Unexpectedly scenic forest and hills meander across West Virginia and abruptly stop at the dramatic sandstone rock cliffs of Summersville Lake. The quiet town of Summersville offers a variety of summer watersports activities, with conveniences available right in town to make this a comfortable weekend getaway.

Summersville Lake is the center of all activity for the region and was created when the Summersville Dam was built in 1966, flooding the ghost town of Gad. Locals decided against naming it Gad Dam, but this piece of history has become a sort of inside joke, with local businesses like Gad Dam Brewing cashing in on the pun.

This quiet lake is beautiful to dive, and the visibility is better than average for lakes. Four prominent dive sites are frequented for their scenic rock formations. Long Point Cliff features a pyramid-shaped rock from which divers enjoy jumping after dives. However, jumping off the nearby surrounding cliffs is banned at the lake for safety concerns after numerous fatalities.

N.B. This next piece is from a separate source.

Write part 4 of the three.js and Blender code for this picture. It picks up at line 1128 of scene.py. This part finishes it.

Although most dives are accessible by boat, shore diving is available from Battle Run Beach, where there is also a campground. A local dive shop provides dive charter opportunities and even coordinates a simple dinner cruise that showcases other locations on the lake, with a side of calzone from Alfredos of Summersville. All dive rentals and charters should be booked in advance to ensure what you need is available.


stateofdiving.idoljennifer.westvirginia.scubadivingmagjune2022

Boulders scattered across the Overlook dive site.

Jennifer Idol

Bubble’s Cave is named for an air pocket 25 feet down under a ledge at the bottom of the rock wall. Follow the bottom for 15 feet until it opens wider and you see the large air pocket. There’s no way to know the state of the air in it, so breathe from your regulator, not the air pocket, if you go there. The Overlook and Copperhead Cove also include rock ledges. The best diving is all shallower than 60 feet, where the sandstone formations create dramatic underwater features.

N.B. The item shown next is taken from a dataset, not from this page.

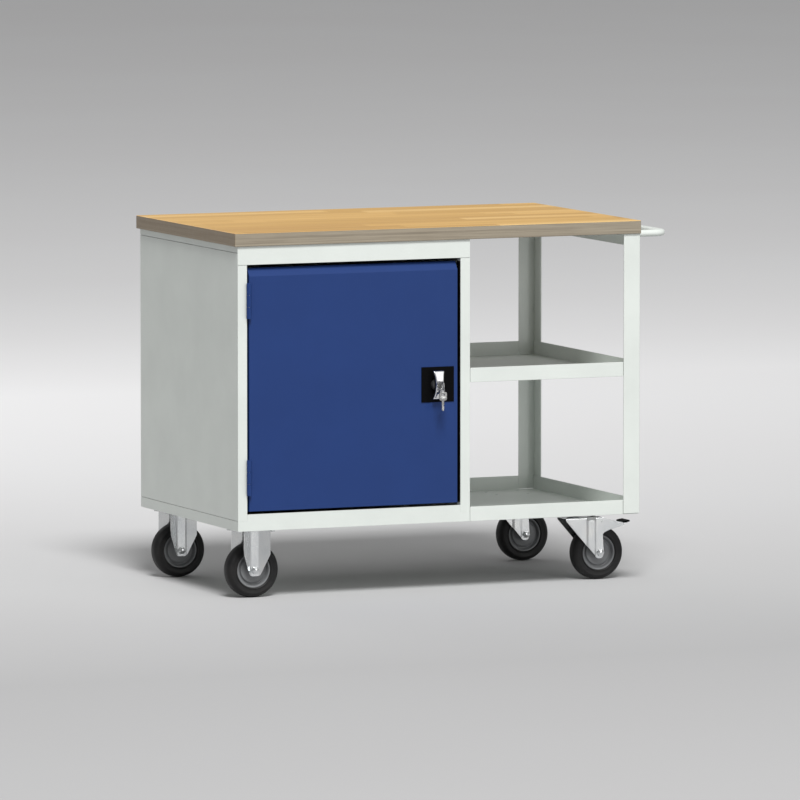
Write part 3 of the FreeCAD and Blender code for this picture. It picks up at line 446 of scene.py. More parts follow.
RIM_BREAK = 0.35 * MM
SHORTEST_FOLD = 20 * MM
FOLD_ANGLE = 0.5
RIM_ANGLE = math.radians(50)
SOLID_EDGE_ANGLE = math.radians(35)


def eased(node, fold=2.2 * MM, fitted=None):
    """A folded sheet piece: rounded along its folds, with its cut rims just broken.

    A function given as fitted changes the piece's solid first.
    """
    bm = clean_solid(node)
    if fitted:
        fitted(bm)
    folds = [
        edge
        for edge in bm.edges
        if edge.is_manifold
        and edge.is_convex
        and edge.calc_face_angle(0) > FOLD_ANGLE
        and edge.calc_length() > SHORTEST_FOLD
        and min(breadth(face, edge) for face in edge.link_faces) > 2.2 * SHEET
    ]
    bevel(bm, folds, fold, 4)
    bevel(bm, sharp_edges(bm, RIM_ANGLE), RIM_BREAK, 1)
    weighted(add_piece(node + "_folded", to_mesh(bm, node + "_folded"), node))


def softened(node, width, segments=3):
    """A solid piece with all its sharp edges rounded."""
    bm = clean_solid(node)
    bevel(bm, sharp_edges(bm, SOLID_EDGE_ANGLE), width, segments)
    weighted(add_piece(node + "_rounded", to_mesh(bm, node + "_rounded", 30.0), node))


def weighted(piece):
    """Lets the large flat faces set the shading, so only the roundings look round."""
    modifier = piece.modifiers.new("normals", "WEIGHTED_NORMAL")
    modifier.keep_sharp = True
    modifier.weight = 60


def centre_of(node):
    """The middle of a CAD node's box."""
    low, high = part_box(node)
    return (Vector(low) + Vector(high)) / 2


def ramped(distance, ease):
    """Zero below zero, the distance above it, and a smooth turn between."""
    if distance <= -ease:
        return 0.0
    if distance >= ease:
        return distance
    return (distance + ease) ** 2 / (4 * ease)


def in_metres(*pairs):
    """Pairs of millimetres as pairs of metres."""
    return [(first * MM, second * MM) for first, second in pairs]


def rounded(points, radii, pieces=5):
    """A closed outline with each corner turned into an arc of its own radius."""
    out = []
    count = len(points)
    for i, radius in enumerate(radii):
        corner = Vector(points[i])
        back = Vector(points[i - 1]) - corner
        ahead = Vector(points[(i + 1) % count]) - corner
        half = back.angle(ahead) / 2
        reach = min(radius / math.tan(half), 0.49 * back.length, 0.49 * ahead.length)
        radius = reach * math.tan(half)
        if radius < 1e-6:
            out.append(tuple(corner))
            continue
        back.normalize()
        ahead.normalize()
        hub = corner + (back + ahead).normalized() * (radius / math.sin(half))
        first = corner + back * reach - hub
        last = corner + ahead * reach - hub
        sweep = math.pi - 2 * half
        for k in range(pieces + 1):
            angle = sweep * k / pieces
            arm = (first * math.sin(sweep - angle) + last * math.sin(angle)) / math.sin(sweep)
            out.append(tuple(hub + arm))
    return out


def ring(radius, middle=(0.0, 0.0), count=24):
    """The points of a circle."""
    return [
        (
            middle[0] + radius * math.cos(math.tau * i / count),
            middle[1] + radius * math.sin(math.tau * i / count),
        )
        for i in range(count)
    ]


FRONTWARD = Matrix.Rotation(math.pi / 2, 4, "X")
BACKWARD = Matrix.Rotation(-math.pi / 2, 4, "X")
RIGHTWARD = Matrix.Rotation(math.pi / 2, 4, "Y")
DOWNWARD = Matrix.Rotation(math.pi, 4, "X")


def at(point, turn=Matrix()):
    """A place: a turn, then a move to a point."""
    return Matrix.Translation(point) @ turn


def turned(bm, profile, place, segments=64, closed=True):
    """Adds a turned solid about the place's own z, from pairs of a radius and a height."""
    rings = []
    for radius, height in profile:
        if radius < 1e-7:
            rings.append([bm.verts.new(place @ Vector((0, 0, height)))])
        else:
            circle = ring(radius, count=segments)
            rings.append([bm.verts.new(place @ Vector((x, y, height))) for x, y in circle])
    pairs = list(zip(rings, rings[1:]))
    if closed:
        pairs.append((rings[-1], rings[0]))
    for low, high in pairs:
        for i in range(segments):
            j = (i + 1) % segments
            loop = [low[i % len(low)], low[j % len(low)], high[j % len(high)], high[i % len(high)]]
            corners = list(dict.fromkeys(loop))
            if len(corners) > 2:
                bm.faces.new(corners)


def lofted(bm, sections):
    """Joins rings of as many points each into a skin, with flat ends."""
    rings = [[bm.verts.new(point) for point in section] for section in sections]
    for low, high in zip(rings, rings[1:]):
        for i in range(len(low)):
            j = (i + 1) % len(low)
            bm.faces.new((low[i], low[j], high[j], high[i]))
    bm.faces.new(rings[0])
    bm.faces.new(rings[-1])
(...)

Kayaking, paddle boarding and other activities like white-water rafting are popular. The cliffs attract advanced rock climbers and make scenic backdrops for photography. Complete a trip by visiting Pirates Cove, known for a waterfall that runs down the cliff following rains.

Dive Sites

Summersville

Sites proliferate nearby each other, offering divers easy-access variety.

PADI Staff

Long Point Cliff: This is the lake’s signature dive site, named for the towering rock formation found at its center. Divers love taking a swim after the dive and jumping from the rock face—just don’t leap from the surrounding cliffs. Visibility is often best here due to its proximity to the rock, and the depth reaches 40 feet.

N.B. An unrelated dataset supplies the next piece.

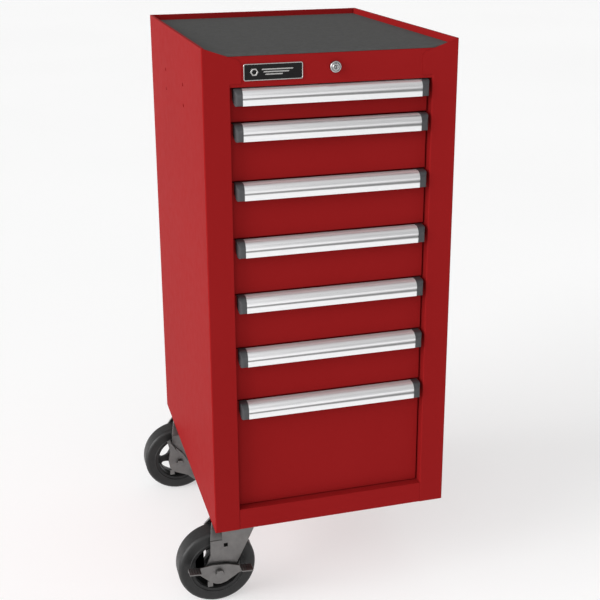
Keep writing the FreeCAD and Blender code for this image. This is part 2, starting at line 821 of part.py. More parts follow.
def caster_plates():
    """Top plates with their pressed races, kingpins, kingpin nuts, ball rings and mounting bolts."""
    made = []
    high = size("caster_height") - size("wheel_radius")
    under = high - size("plate_thick")
    race = under - 7.8
    trail = size("trail")
    for end in ("front", "rear"):
        plate = Piece(f"plate_{end}")
        reach_x, reach_y = size("plate_x") / 2, size("plate_y") / 2
        plate.pad("XY", under, high, rectangle(trail - reach_x, trail + reach_x, -reach_y, reach_y))
        corners = [
            ("Z", ((trail + reach_x * a).number, (reach_y * b).number, None))
            for a in (-1, 1)
            for b in (-1, 1)
        ]
        plate.fillet(8.0, straight_edge_at(*corners))
        holes = [
            ("circle", trail + size("bolt_x") * a / 2, size("bolt_y") * b / 2, size("bolt_hole"))
            for a in (-1, 1)
            for b in (-1, 1)
        ]
        plate.cut("XY", under - 1, high + 1, *holes)
        plate.pad("XY", race, under, ("circle", trail, 0, size("race_radius") - 6))
        plate.pad("XY", race - 17.5, race, ("circle", trail, 0, size("kingpin_radius")))
        nut = Piece(f"kingpin_nut_{end}")
        nut_hole = ("circle", trail, 0, size("kingpin_radius"))
        nut.pad("XY", race - 17, race - 10, ("circle", trail, 0, 14), nut_hole)
        balls = doc.addObject("Part::Torus", f"balls_{end}")
        bind(balls, "Radius1", size("race_radius") - 12)
        bind(balls, "Radius2", 2.2)
        set_place(balls, trail, 0, race - 2.5)
        caster = group(f"caster_top_{end}", [plate.body, nut.body, balls])
        made.append(at_axle(caster, end))
    made.append(in_case(group("caster_bolts", caster_bolts())))
    return keep("caster_plates", group("caster_plates", made))


def caster_bolts():
    """Eight hexagon bolts up through the plates and the floor, with their nuts."""
    made = []
    plate_low = size("floor_rise") - size("plate_thick")
    for number, (x, y) in enumerate(caster_bolt_places(), start=1):
        bolt = Piece(f"caster_bolt_{number}")
        bolt.pad("XY", -5, 0, hexagon(6.5))
        bolt.pad("XY", 0, 16, ("circle", 0, 0, 4))
        set_place(bolt.body, x, y, plate_low)
        nut = Piece(f"caster_nut_{number}")
        nut.pad("XY", 0, 6, hexagon(6.5), ("circle", 0, 0, 4))
        set_place(nut.body, x, y, floor_top)
        made += [bolt.body, nut.body]
    return made


def hexagon(across_half):
    """A hexagon whose flats are this far from its centre, with two corners on the u axis."""
    corner = across_half * 1.1547
    return [
        (corner, 0), (corner / 2, across_half), (-corner / 2, across_half),
        (-corner, 0), (-corner / 2, -across_half), (corner / 2, -across_half),
    ]


def caster_fork(end):
    """A pressed fork: a round crown, two legs raked back to the axle, and a roof folded over the wheel."""
    piece = Piece(f"fork_{end}")
    crown_high = size("caster_height") - size("wheel_radius") - size("plate_thick") - 7.8 - 5
    crown_low = crown_high - 4.5
    inner = size("fork_gap") / 2
    outer = inner + size("fork_steel")
    rear, fold, eave = -15, 8, 67
    leg = [(fold, crown_high), (74, crown_high), (70, 80), (34, 7), (24, -16), (10, -25), (-10, -25)]
    brake_side = [(-22, -17), (-25, 0), (-24, 12), (rear, 36), (rear, eave), (fold, eave)]
    plain_side = [(-13, -16), (-13, 10), (-2, 34), (rear, 60), (rear, eave), (fold, eave)]
    piece.pad("XZ", -outer, -inner, leg + brake_side)
    piece.pad("XZ", inner, outer, leg + plain_side)
    piece.pad("XY", crown_low, crown_high, rectangle(fold, 74, -outer, outer))
    roof = [
        (-outer, eave - 1), (-8, crown_high), (8, crown_high), (outer, eave - 1), (inner, eave - 1),
        (6.5, crown_low), (-6.5, crown_low), (-inner, eave - 1),
    ]
    piece.pad("YZ", rear, fold + 1, roof)
    lean = [(rear - 1, eave), (rear, eave), (-5, crown_high + 1), (rear - 1, crown_high + 1)]
    piece.cut("XZ", -outer - 1, outer + 1, lean)
    trail = size("trail")
    piece.pad("XY", crown_low, crown_high, ("circle", trail, 0, size("race_radius")))
    hole = ("circle", trail, 0, size("kingpin_radius") + size("running"))
    piece.cut("XY", crown_low - 1, crown_high + 1, hole)
    piece.pad("XZ", -outer - 1.2, -outer, [(rear, 66), (rear, 38), (-9, 22), (1, 22), (fold, 66)])
    piece.pad("XZ", -outer - 3.6, -outer, rectangle(-23, -13, -31, -19))
    piece.cut("XZ", -outer - 8, outer + 8, rectangle(11, 19, 50, 58))
    piece.cut("XZ", -outer - 8, outer + 8, ("circle", 0, 0, size("axle_radius")))
    return at_axle(keep(f"fork_{end}", piece.body), end)


def window_outline():
    """One rounded window of the wheel, up and to the left of the hub."""
    points = []
    for radius, angle in WINDOW + [(radius, -angle) for radius, angle in WINDOW[:0:-1]]:
        toward = math.radians(135 + angle)
        points.append((radius * math.cos(toward), radius * math.sin(toward)))
    return points


def caster_wheel(end):
    """The spoked core: a hub, a web with four windows and a rim under the tyre."""
    piece = Piece(f"wheel_{end}")
    bore, hub, rim = size("sleeve_radius") + size("running"), size("hub_radius"), size("rim_radius")
    side = size("fork_gap") / 2 - 0.4
    bead = size("tyre_width") / 2 - 5
    well = rim - 4.5
    piece.revolve([
        (bore, -side), (hub - 4, -side), (hub, -bead), (hub + 2, -5), (well - 2, -5), (well, -bead),
        (rim, -bead), (rim, bead), (well, bead), (well - 2, 5), (hub + 2, 5), (hub, bead),
        (hub - 4, side), (bore, side),
    ])
    window = piece.cut("XZ", -8, 8, window_outline())
    piece.ring_pattern(window, 4)
    turn = Rotation(Vector(0, 1, 0), WHEEL_ANGLES[end])
    return at_axle(keep(f"wheel_{end}", piece.body), end, turn)


def caster_tyre(end):
    piece = Piece(f"tyre_{end}")
    wide = size("tyre_width") / 2
    rim, tread = size("rim_radius"), size("wheel_radius")
    piece.revolve([
        (rim, -wide + 5), (rim - 3, -wide + 5), (rim - 3, -wide + 2), (rim + 6, -wide), (tread - 8, -wide),
        (tread - 4, -wide + 1.5), (tread - 1.2, -wide + 4.5), (tread, -wide + 9), (tread, wide - 9),
        (tread - 1.2, wide - 4.5), (tread - 4, wide - 1.5), (tread - 8, wide), (rim + 6, wide),
        (rim - 3, wide - 2), (rim - 3, wide - 5), (rim, wide - 5),
    ])
    return at_axle(keep(f"tyre_{end}", piece.body), end)


def caster_axle(end):
    """The axle bolt, its nut, the sleeve that the hub turns on and the brake's cam washer."""
    outer = size("fork_gap") / 2 + size("fork_steel") + 1.2
    radius = size("axle_radius")
    bolt = Piece(f"axle_bolt_{end}")
    bolt.pad("XZ", -outer - 13.5, -outer - 7.2, hexagon(7.5))
    bolt.pad("XZ", -outer - 7.2, outer + 11, ("circle", 0, 0, radius))
    sleeve = Piece(f"axle_sleeve_{end}")
    gap = size("fork_gap") / 2
    sleeve.pad("XZ", -gap, gap, ("circle", 0, 0, size("sleeve_radius")), ("circle", 0, 0, radius))
    washer = Piece(f"cam_washer_{end}")
    washer.pad("XZ", -outer + 1.2 - 3.6, -outer + 1.2, ("circle", 0, 0, 13), ("circle", 0, 0, radius))
    nut = Piece(f"axle_nut_{end}")
    nut.pad("XZ", outer - 1.2, outer + 7.8, hexagon(9.5), ("circle", 0, 0, radius))
    made = group(f"axle_{end}", [bolt.body, sleeve.body, washer.body, nut.body])
    return at_axle(keep(f"axle_{end}", made), end)


def brake_lever(end):
    """A rocking plate on the axle with a foot pad bent out at each end."""
    piece = Piece(f"brake_lever_{end}")
    reach = size("lever_reach")
    near = -(size("fork_gap") / 2 + size("fork_steel") + 4.0)
    far = near - 3.5
    plate = [
        (-reach, 12), (-reach, 4), (-39, -3), (-15, -21), (-4, -25), (4, -25), (15, -21), (39, -3),
        (reach, 4), (reach, 12), (39, 12), (14, 17), (-14, 17), (-39, 12),
    ]
    piece.pad("XZ", far, near, plate)
    for side in (-1, 1):
        low, high = (39, reach) if side > 0 else (-reach, as_size(-39))
        piece.pad("XY", 9, 12, rectangle(low, high, far - 18.5, far + 0.5))
    piece.cut("XZ", far - 1, near + 1, ("circle", 0, 0, size("axle_radius") + size("running")))
    turn = Rotation(Vector(0, 1, 0), BRAKE_ANGLES[end])
    return at_axle(keep(f"brake_lever_{end}", piece.body), end, turn)


# ---------------------------------------------------------------- assembly

def build():
    side_panel("left_side_panel", -1, hole_grid("handle_hole"))
    side_panel("right_side_panel", 1, hole_grid("side_hole"))
    back_panel()
    floor_panel()
    top_panel()
    top_mat()
    header_rail()
    sill_rail()
    slide_posts()
    make_drawers()
    badge()
    lock_housing()
    lock_cylinder()
    lock_bar()
    caster_plates()
    for end in ("front", "rear"):
        caster_fork(end)
        caster_wheel(end)
        caster_tyre(end)
        caster_axle(end)
        brake_lever(end)


def check():
    failed = [thing.Name for thing in doc.Objects if {"Invalid", "Error"} & set(thing.State)]
    if failed:
        raise RuntimeError(f"failed objects: {failed}")
    for label, thing in nodes.items():
        if thing.Shape.isNull() or not thing.Shape.isValid() or not thing.Shape.Solids:
            raise RuntimeError(f"{label} has no valid solid")


def export():
    os.makedirs(OUT, exist_ok=True)
    for name in os.listdir(OUT):
        if name.endswith(".step"):
            os.remove(os.path.join(OUT, name))
    for label, thing in nodes.items():
        thing.Shape.exportStep(os.path.join(OUT, f"{label}.step"))
    print(f"{len(nodes)} sub-parts written")


build()
doc.recompute()
check()
export()
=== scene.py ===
"""The looks of a side tool cabinet on casters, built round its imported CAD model. Lengths are in metres."""
import math

import bmesh
import bpy
from mathutils import Matrix, Vector


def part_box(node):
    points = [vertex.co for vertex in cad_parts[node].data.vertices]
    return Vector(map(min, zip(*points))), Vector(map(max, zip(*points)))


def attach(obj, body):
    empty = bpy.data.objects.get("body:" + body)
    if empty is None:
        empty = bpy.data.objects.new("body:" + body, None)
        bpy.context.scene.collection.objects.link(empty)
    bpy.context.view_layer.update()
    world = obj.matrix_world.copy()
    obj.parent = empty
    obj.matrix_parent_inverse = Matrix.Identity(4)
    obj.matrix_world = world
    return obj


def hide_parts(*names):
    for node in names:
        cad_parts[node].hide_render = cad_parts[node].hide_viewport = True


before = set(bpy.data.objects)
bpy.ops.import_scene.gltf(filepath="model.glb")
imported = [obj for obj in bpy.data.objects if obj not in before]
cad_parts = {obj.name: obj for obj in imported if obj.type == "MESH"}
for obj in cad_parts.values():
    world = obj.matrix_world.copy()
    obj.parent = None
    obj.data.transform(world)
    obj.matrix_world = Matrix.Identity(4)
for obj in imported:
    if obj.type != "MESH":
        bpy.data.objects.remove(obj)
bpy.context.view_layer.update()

MM = 0.001
ENDS = ("front", "rear")
DRAWERS = range(1, 8)
BRAKE_ANGLES = {"front": 5.0, "rear": 60.0}
# The groove along a pull: its share of the pull's height, and its distance below the crest.
GROOVE_SHARE = 0.43
GROOVE_DROP = 17 * MM
scene = bpy.context.scene


# ---------------------------------------------------------------- materials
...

The Overlook: The most diverse of the lake’s sites, this dive begins on the south side of the cove. You’ll know you’re in the right spot if you see a tree trunk leaning against the cliff. The dive continues for 200 yards and features several freshwater fish—smallmouth and largemouth bass, crappie, catfish, bluegill and walleye—a ledge at 52 feet, tree stumps and more boulders. This area is a small cove, not a straight wall like the other sites.

Copperhead Cove: The main dive attraction here is a wall with a vertical descent to 72 feet and a length of 100 yards. Don’t miss the 25-foot overhang
at a depth of 20 feet when diving this river rock ledge. Although the bottom reaches 100 feet, only mud is seen below the wall.

Need To Know

Conditions: Viz varies from 20 to 40 feet; lake temps range from 78 to 85 degrees in summer.

What To Wear: 5 mm wetsuit in summer.

Trip Tips

White-Water Rafting: 
If you’re looking for serious adventure, book a guided white-water rafting trip on Gauley River in summer. Rafting is available following rains that allow the dam to open. New River is another popular option that doesn’t depend on the water released from the dam.

Kayak and Paddleboard
: Rent kayaks and paddleboards from the local dive shop or other outfitters. Explore the lake on your own or book a tour in the summer. The lake is calm and easy to navigate, but guided tours are affordable and highlight the most scenic rock overlooks.

Hiking: 
Get a different perspective of the Long Point Cliff site by hiking 3.9-mile Long Point Trail. This trail is not a loop
but features several lake overlooks. For a shorter walk, trek to Pirates Cove for an overlook of the waterfall, which runs down the rock face following rains.